Of course, some of this stuff will surely be relegated to the scrapheap of history. Some of it will “fail.” But who can say what? Who can say which technologies and movements will be the enduring delights of generations to come, subject of PhD theses and documentary films, and which ones will be merely charming but obscure footnotes?

The genuinely disruptive, novel artefacts are by definition unpredictable. This fact is at the core of the doctrine of Fair Use: We don’t know what innovations the world may come up with in the future, but we know that the fewer restrictions we put on tomorrow’s innovators, the higher the likelihood that they will come up with something marvellous that will be to all our benefit.

I make 100 times what you make in a week in a day mining coins.
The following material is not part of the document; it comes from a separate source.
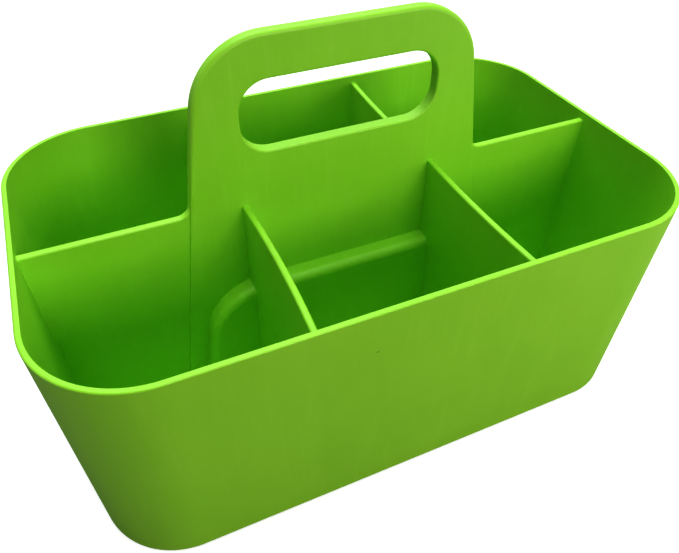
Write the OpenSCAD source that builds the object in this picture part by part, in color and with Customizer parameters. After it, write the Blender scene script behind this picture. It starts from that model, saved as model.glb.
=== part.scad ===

You need better hardware.

[…] made the rounds: FARK, Boing Boing and TechCrunch have pointed to my original article as well as the follow-up in which I wrote that I was making more money writing about mining Bitcoins than actua…. If you read the comments for both articles, you’ll see that a few people were upset by what […]

This article says:

“Should you join the Gold Rush? Bitcoin is the Wild Wild West of finance at the moment. Unless you have lots of guns or a really big posse you might want sit this one out, wait for the gunfire to die down, and the smoke to clear. On the other hand, you might miss this narrow window of opportunity if you don’t act quickly.”

http://financesonline.com/the-many-sides-of-bitcoin/

So… the other way to join the action without actually jumping in is to write about it.

Fuck! This is the reason why carbon emissions is rising! DAMN BITCOINER!!

anyways i just check out MT.GOX its rising!! hehehehe!